Extract every record, keeping each one exactly as it is.

Input material -
+++

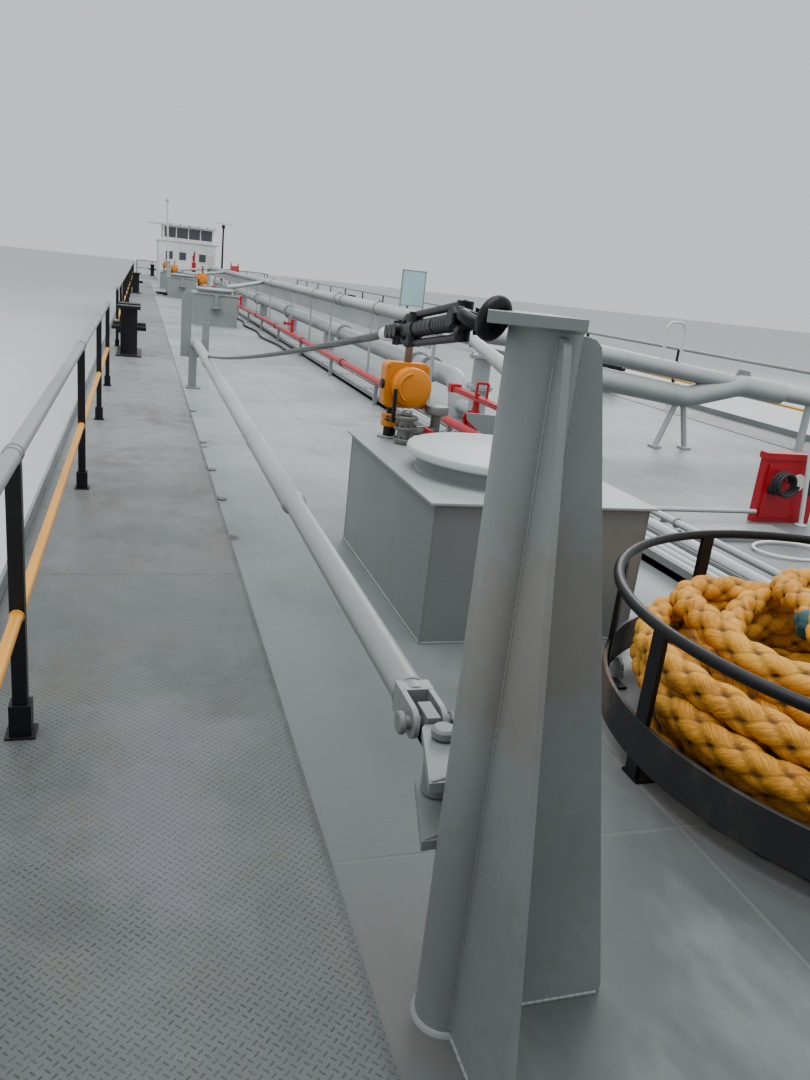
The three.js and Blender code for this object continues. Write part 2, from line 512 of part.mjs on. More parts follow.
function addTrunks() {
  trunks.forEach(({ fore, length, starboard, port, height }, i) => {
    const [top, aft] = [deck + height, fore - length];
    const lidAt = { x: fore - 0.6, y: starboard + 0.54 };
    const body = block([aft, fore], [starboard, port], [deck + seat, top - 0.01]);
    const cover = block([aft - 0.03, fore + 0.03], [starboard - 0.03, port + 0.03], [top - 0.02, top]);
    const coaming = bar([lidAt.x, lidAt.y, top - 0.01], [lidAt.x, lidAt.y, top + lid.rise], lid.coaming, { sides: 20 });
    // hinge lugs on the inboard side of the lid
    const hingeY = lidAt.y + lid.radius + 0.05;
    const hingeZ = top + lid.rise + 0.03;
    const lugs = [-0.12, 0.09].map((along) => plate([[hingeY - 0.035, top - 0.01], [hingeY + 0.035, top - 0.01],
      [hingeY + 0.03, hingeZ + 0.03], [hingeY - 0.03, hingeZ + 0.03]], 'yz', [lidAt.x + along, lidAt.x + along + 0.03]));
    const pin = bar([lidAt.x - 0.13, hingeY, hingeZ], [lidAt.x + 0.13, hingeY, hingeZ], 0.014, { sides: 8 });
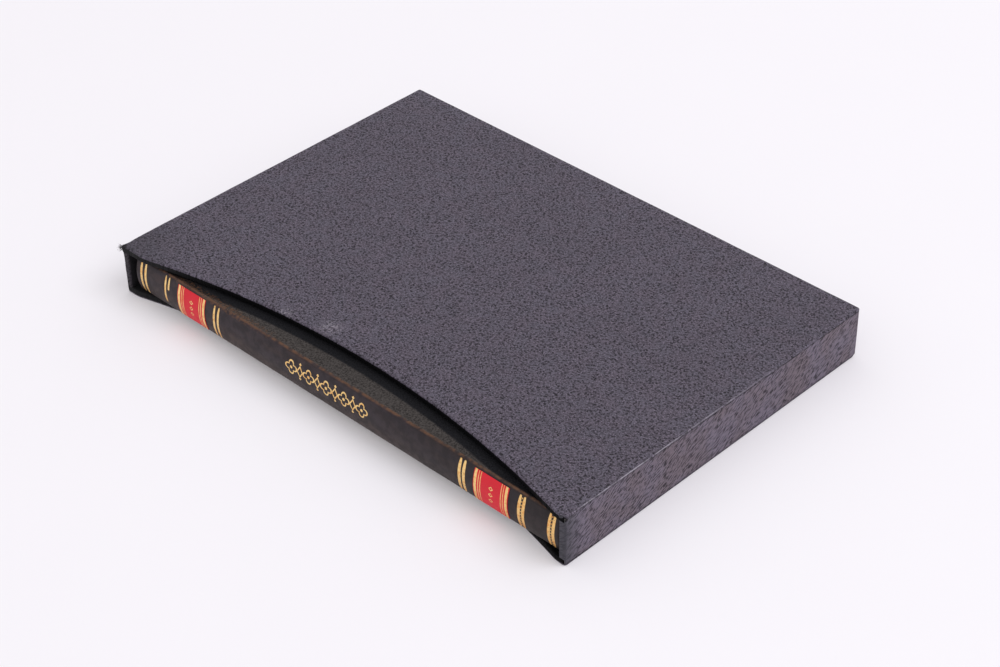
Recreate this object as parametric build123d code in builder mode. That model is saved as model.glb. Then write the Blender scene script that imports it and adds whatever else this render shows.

+++

Completed exercise -
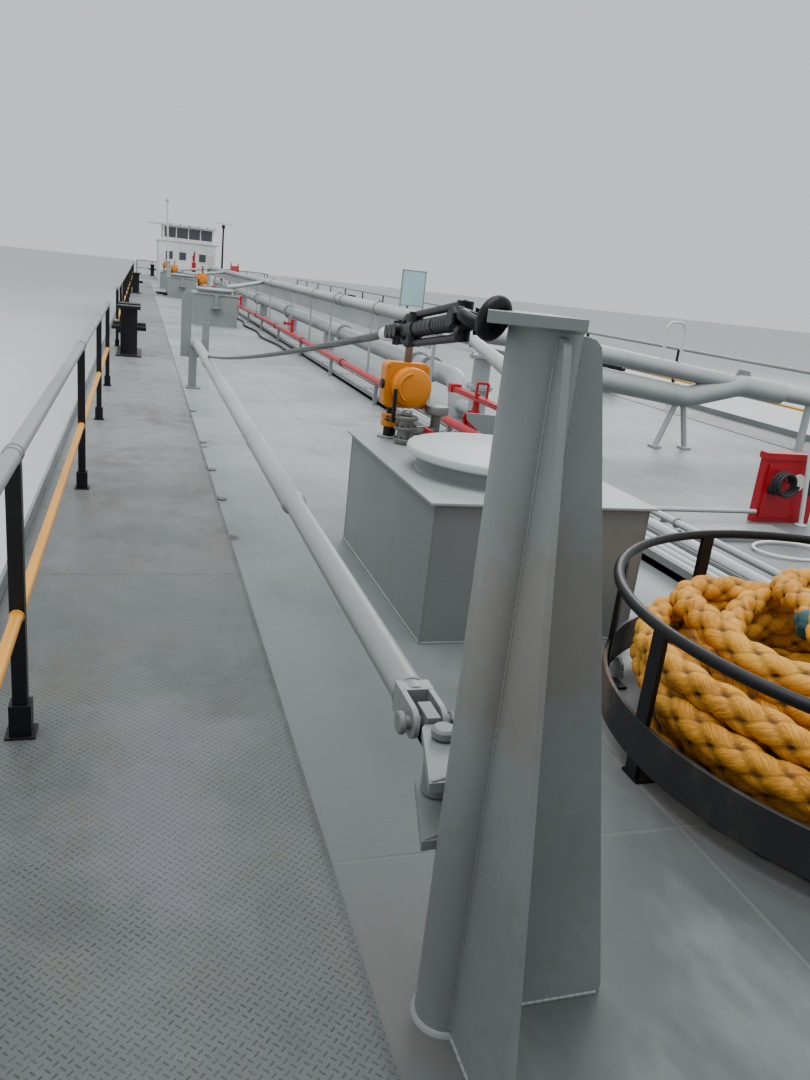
The three.js and Blender code for this object continues. Write part 2, from line 512 of part.mjs on. More parts follow.
function addTrunks() {
  trunks.forEach(({ fore, length, starboard, port, height }, i) => {
    const [top, aft] = [deck + height, fore - length];
    const lidAt = { x: fore - 0.6, y: starboard + 0.54 };
    const body = block([aft, fore], [starboard, port], [deck + seat, top - 0.01]);
    const cover = block([aft - 0.03, fore + 0.03], [starboard - 0.03, port + 0.03], [top - 0.02, top]);
    const coaming = bar([lidAt.x, lidAt.y, top - 0.01], [lidAt.x, lidAt.y, top + lid.rise], lid.coaming, { sides: 20 });
    // hinge lugs on the inboard side of the lid
    const hingeY = lidAt.y + lid.radius + 0.05;
    const hingeZ = top + lid.rise + 0.03;
    const lugs = [-0.12, 0.09].map((along) => plate([[hingeY - 0.035, top - 0.01], [hingeY + 0.035, top - 0.01],
      [hingeY + 0.03, hingeZ + 0.03], [hingeY - 0.03, hingeZ + 0.03]], 'yz', [lidAt.x + along, lidAt.x + along + 0.03]));
    const pin = bar([lidAt.x - 0.13, hingeY, hingeZ], [lidAt.x + 0.13, hingeY, hingeZ], 0.014, { sides: 8 });
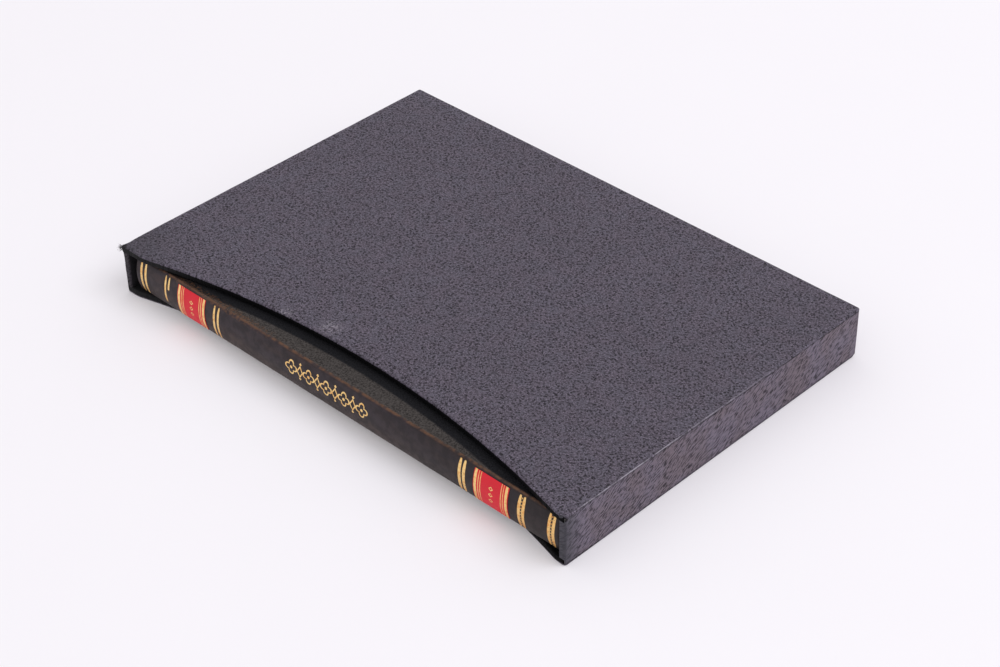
Recreate this object as parametric build123d code in builder mode. That model is saved as model.glb. Then write the Blender scene script that imports it and adds whatever else this render shows.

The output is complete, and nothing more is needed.